Purchase Discipline Is The Foundation
ITC review starts with purchase records.
Maintain:
- Supplier GSTIN
- Tax invoice
- Invoice date and number
- Item or service details
- Tax amount
- Goods receipt reference
- Eligibility status
- Payment status, where relevant
- Credit note or debit note linkage
- Vendor filing follow-up, where advised
If supplier invoices are stored in email, GRN in paper, and purchase entries in Excel, ITC reconciliation becomes difficult.
Match Purchase With Goods Receipt
For goods, the business should know whether material was actually received. Purchase invoice without goods receipt creates operational and compliance questions.
A good process links:
- Purchase order
- Goods receipt note
- Supplier invoice
- Quality acceptance
- Accounting entry
This creates a stronger audit trail.
Review Eligibility
Not every GST paid is automatically available as ITC. Eligibility depends on GST law, usage, documentation, restrictions, and current rules.
Examples requiring care may include blocked credits, personal use, certain expenses, capital goods treatment, and goods or services not used for business purposes.

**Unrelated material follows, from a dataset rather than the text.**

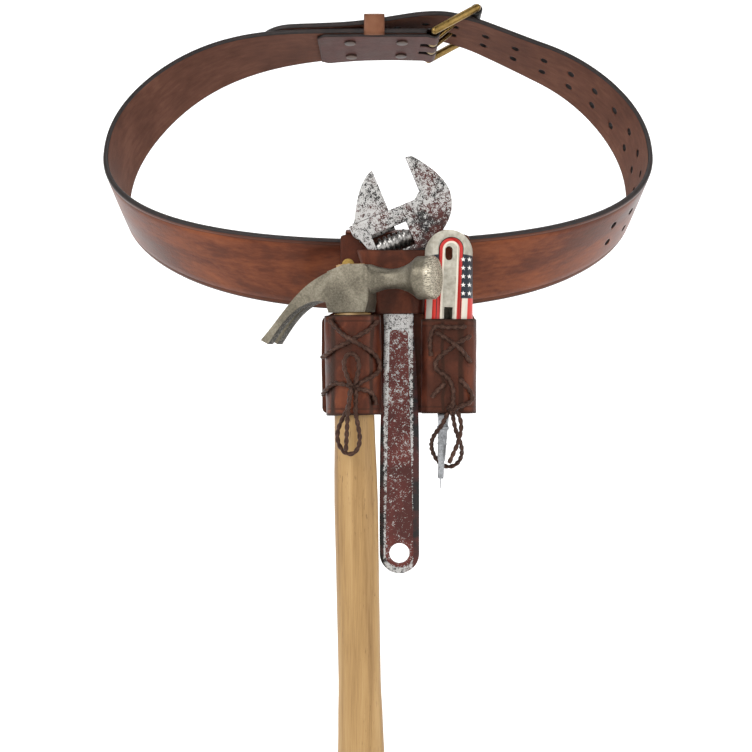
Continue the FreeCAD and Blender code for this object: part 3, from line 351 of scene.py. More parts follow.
def hammer_steel():
    """Forged head: olive grey, brighter and scratched towards the struck face, with painted shade on the
    claw's downward faces.
    """
    sh = Shader("hammer_steel")
    clouds = sh.noise(60.0, 6.0, 0.6, warp=0.5)
    pits = sh.noise(900.0, 3.0, 0.7)
    tone = sh.plus(sh.times(clouds, 0.6), sh.times(pits, 0.4))
    color = sh.ramp(tone, [(0.36, (0.060, 0.052, 0.038)), (0.5, (0.135, 0.118, 0.086)),
                           (0.66, (0.25, 0.225, 0.172))])
    turn = math.radians(HAMMER_TURN)
    back = sh.plus(sh.axis(1), 0.1103)
    along = sh.minus(sh.times(sh.axis(0), math.cos(turn)), sh.times(back, math.sin(turn)))
    scratch = sh.noise(1.0, 4.0, 0.7, sh.stretched((500, 500, 2200), turn=(0.4, 0.2, 0.3)))
    rim = sh.times(sh.step(along, 0.0340, 0.0370), sh.step(scratch, 0.46, 0.56))
    color = sh.mix(sh.times(rim, 0.8), color, (0.62, 0.56, 0.44))
    # painted shade on the claw's downward-facing underside, broken up by the pits; it is also rougher and
    # less metallic there
    under = sh.times(sh.step(along, -0.020, -0.034), sh.step(sh.facing(2), -0.25, -0.45))
    low = sh.times(under, sh.step(pits, 0.62, 0.50))
    color = sh.mix(sh.times(low, 0.9), color, (0.022, 0.020, 0.018))
    normal = sh.bump(tone, 0.5, 0.0002)
    rough = sh.mix(low, sh.grey(tone, 0.36, 0.55), (0.85,) * 3)
    return sh.done(color, rough, normal, sh.minus(0.75, sh.times(low, 0.7)))


def wrench_paint():
    """Chipped paint on steel: silver speckle, thick on the rims, thin in the sunk panel."""
    sh = Shader("wrench_paint", Specular_IOR_Level=0.25)
    depth = sh.size(sh.plus(sh.axis(1), 0.0902))
    height = sh.axis(2)
    sunk = sh.times(sh.step(depth, 0.0040, 0.0036), sh.step(height, -0.130, -0.134))
    wide = sh.noise(26.0, 4.0, 0.6, warp=0.6)
    chips = sh.plus(sh.times(sh.noise(1500.0, 3.0, 0.7), 0.55),
                    sh.times(sh.noise(420.0, 3.0, 0.7), 0.45))
    red = sh.mix(sh.step(wide, 0.42, 0.6), (0.060, 0.012, 0.009), (0.120, 0.022, 0.016))
    black = sh.mix(sh.step(sh.noise(90.0), 0.45, 0.62), (0.010, 0.008, 0.008), (0.060, 0.014, 0.011))
    paint = sh.mix(sunk, black, red)
    flank = sh.step(sh.size(sh.facing(1)), 0.6, 0.3)
    lower = sh.times(sh.step(height, -0.058, -0.066), sh.step(sh.axis(0), 0.018, 0.026))
    kept = sh.times(lower, sh.step(height, -0.12, -0.10))
    need = sh.plus(sh.times(sunk, 0.085), sh.times(wide, -0.22))
    need = sh.plus(need, sh.times(flank, 0.14))
    need = sh.plus(need, sh.times(kept, 0.075))
    side = sh.minus(sh.axis(0), 0.0133)
    handle = sh.step(height, -0.116, -0.120)
    right = sh.times(sh.step(side, 0.0080, 0.0088), handle)
    left = sh.times(sh.step(side, -0.0096, -0.0104), handle)
    need = sh.plus(need, sh.times(sh.plus(right, left), 0.16))
    head = sh.step(height, -0.088, -0.080)
    need = sh.minus(need, sh.times(head, 0.004))
    bare = sh.step(sh.minus(chips, need), 0.590, 0.625)
    color = sh.mix(bare, paint, (0.42, 0.41, 0.395))
    rough = sh.mix(bare, (0.42,) * 3, (0.30,) * 3)
    return sh.done(color, rough, sh.bump(chips, 0.6, 0.00016), sh.times(bare, 0.85))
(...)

Always confirm with a professional.
Reconcile Regularly
Do not leave ITC reconciliation to the last day.
Review:
- Purchase register
- GST portal data
- Supplier mismatches
- Missing invoices
- Credit notes
- Ineligible credits
- Reversal requirements
- Previous period adjustments
Weekly or fortnightly reviews reduce month-end pressure.
Vendor Discipline Matters
Vendor compliance can affect ITC review. Manufacturers should maintain vendor records and follow up when invoices do not appear correctly in GST data, as advised by the tax team.
Track:
- Vendor GSTIN
- Invoice submission status
- Recurring mismatch vendors
- High-value vendors
- Credit notes pending
- Payment and documentation status
Supplier selection should consider reliability, not only price.
How Optiwise Helps ITC Readiness
Optiwise by AICAN helps manufacturers maintain connected purchase, GRN, supplier, inventory, and invoice records. This makes ITC review cleaner because the accounts team has better source data.
Optiwise is not a GST filing or tax advisory replacement. It helps create operational discipline so tax professionals can review with fewer missing pieces.
Founder’s Note
At AICAN, we see ITC issues often beginning far before return filing. They begin when purchase records are incomplete, supplier invoices are delayed, or GRNs are not linked.
Our goal with Optiwise is to help manufacturers keep the purchase-to-accounting trail cleaner so compliance work becomes less chaotic.
FAQs
What is input tax credit?
Input tax credit generally means eligible GST credit on business purchases that may be used against output GST liability, subject to rules.
Is every purchase GST amount eligible for ITC?
No. Eligibility depends on GST law, documentation, usage, restrictions, and current conditions. Consult your GST advisor.
Why is GRN important for ITC review?
GRN helps show that goods were received and links purchase records with inventory and accounting entries.
How often should ITC be reconciled?
Regularly, ideally before month-end. Frequency depends on transaction volume and business process.
How does Optiwise help ITC management?
AICAN Optiwise connects purchase, GRN, supplier, inventory, and invoice records so ITC review has cleaner data.